US border makes me angry. Very angry. They have a list of 50 some countries on the walls who are considered dangerous. The citizens or once citizens of those countries are subject to whatever the custom officers decide for them. They have to answer any and all questions and let them play their disgusting mind games.
Mind games you wonder? I can tell you stories... I was 5 months pregnant. We were going to LA to see our friends and my aunt. The flight was for 4:20 PM. It was before Obama. We had to wait and wait and wait. After 2 hours 45 minutes they call my husband's name. My back is soar. I keep walking in the room. I look at the clock on the wall. It shows 4:00. I think there is no way we can get to this flight. The officer who was interviewing my husband is gone and my husband is waiting there. I go to him and ask him what happened. He says the officer said the computer just froze and she has to re start it. I look at the monitor. The monitor is positioned somehow that we can easily see it. "it is not frozen" I say to my husband angrily. He says: hush! I point at the clock. He says to me "they do that on purpose". They do what on purpose? I ask. They want to see how you react under stress. Dont give them an excuse to kick us out and not let us in the US. He knows me too well to know that I am ready to explode any minute. He says quietly: "The time on the clock is not accurate. We still have an hour. They set it like this to stress us out". He asks me to control myself. They call me later. The officer tells me he knows my brother in law lives in Washington. He asks me if I know what he does. He is a computer programmer. Do I know where he works? No sir! There is no reason I should know where my brother in law works. How long has he been married to his wife? My angry side starts arguing with my Buddhist side. Should I tell him to fuck off or should I continue faking this stupid smile and answer all his absurd questions? I continue smiling with my hand on my very soar back. Has the marriage been arranged or were they dating before getting married he asks. I take a deep breath. I am not quite sure. They families were old friends so I guess they knew each other. But we are not going to see them in this trip. We are not going to Washington. In fact I have seen my brother in law only a few times. He says he knows in a very cold voice. They know everything. To prove it he said he knew I worked in a Hallmark store. Oh! that! I had forgotten about that. It was right when we had arrived in Canada. It gives me peace of mind to know that there are people who know everything about me in case I end up with dementia later and cant remember a damn thing from my past.

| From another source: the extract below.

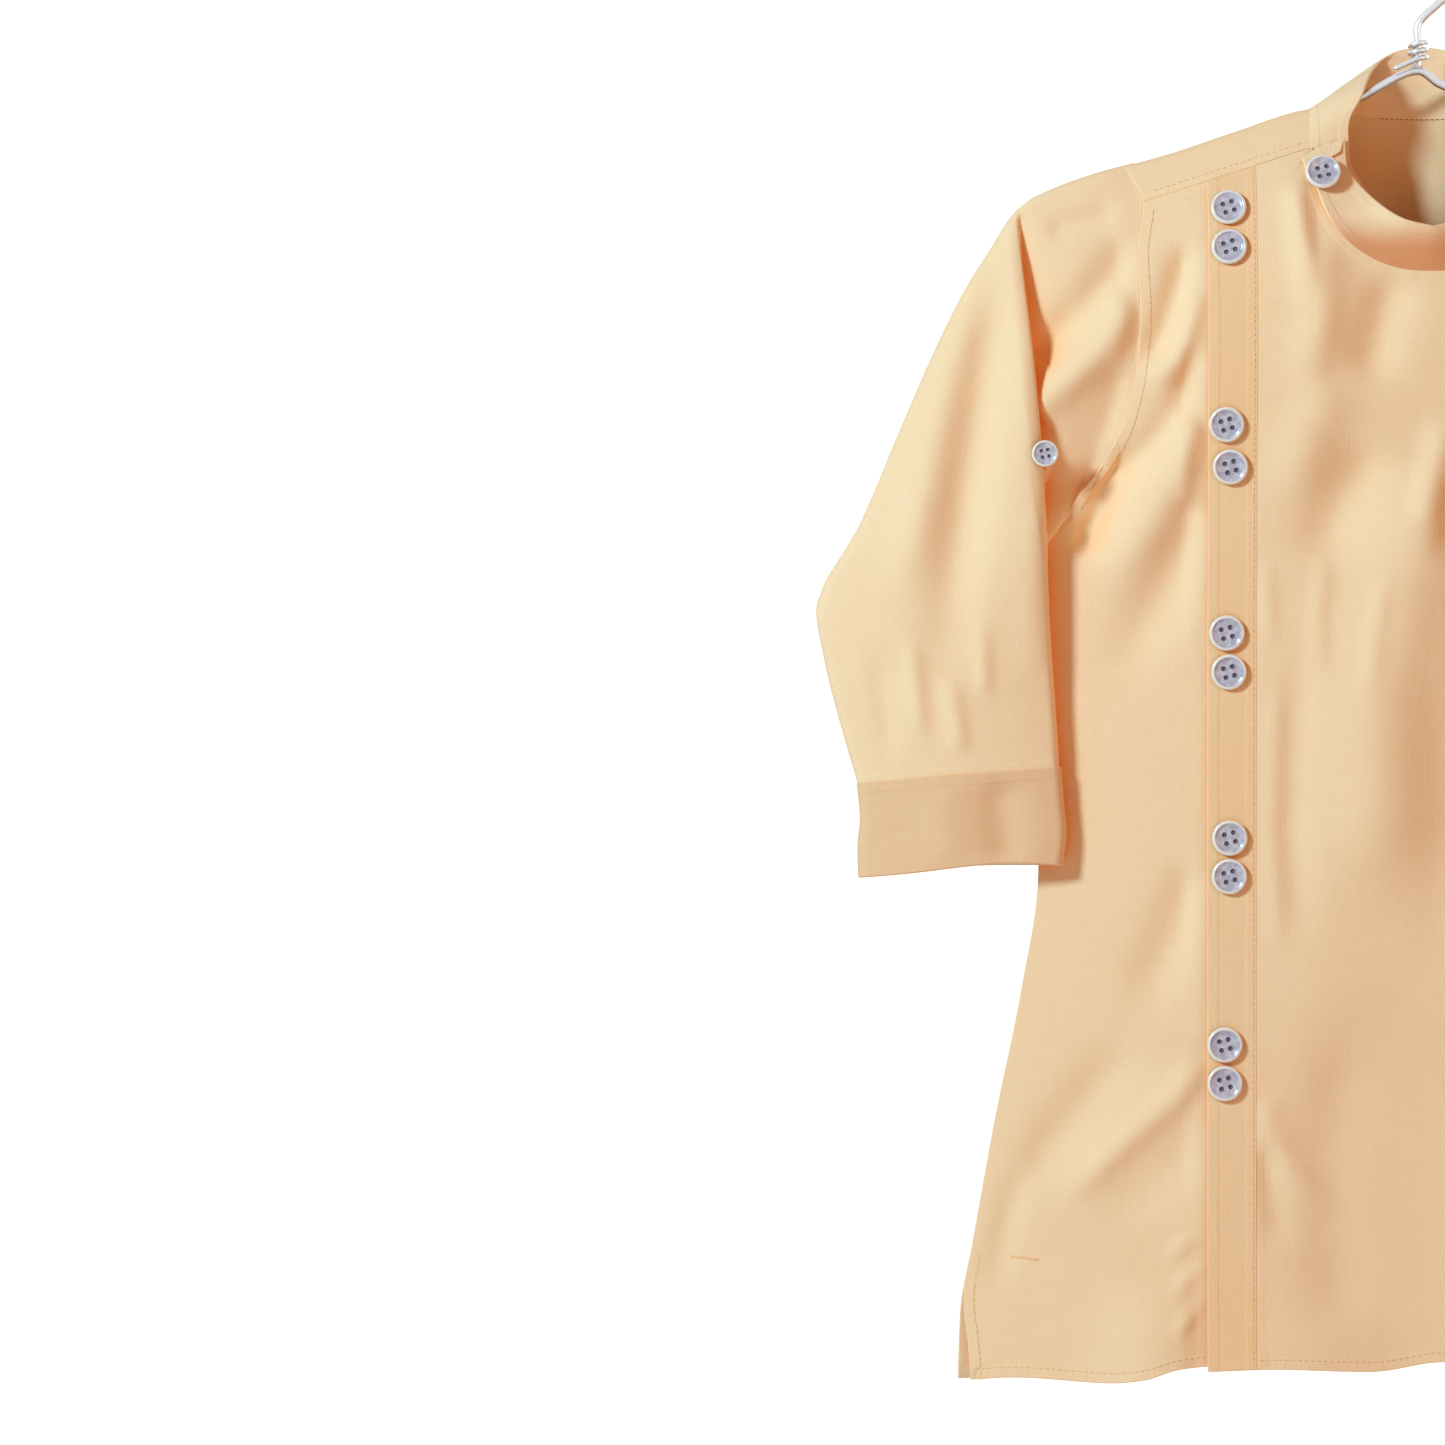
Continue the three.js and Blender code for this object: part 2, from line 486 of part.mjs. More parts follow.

We go to the second floor. We wait there for half hour. The guy checks my husband's passport. Asks him how his name is pronounced and lets us go. Thanks to Obama the three to four hour wait is now down to almost half hour and the best part? No finger prints.
We drop my mom at the airport. My son cries. He asks "why does grandma have to go back? Why dont we go to Iran? Will she come back again"? I swallow my tears. I tell him that we will go to Iran one day. Then he gets to see Iran and his uncle. Grandma will come back very soon. I tell him I know he is very sad now but I promise he will feel better soon. My mom cries and looks away. My son cries. I have learned to swallow the pain.
We take him for an "elevator ride" hoping that he might feel better. he counts: 1 2 3. Look mommy! There is only three of us. We have to be four. Grandma is missing and he cries again.
We drive back. He falls asleep in the car. Once we cross the border my body is relax. I am home. I think to myself maybe by the time he is older I wont have to answer his questions with "because you are an Iranian my child". Maybe there will be no border, no religion, no countries. I laugh at myself. At my silly idealist self. We stop at Tim Hortons.We are home.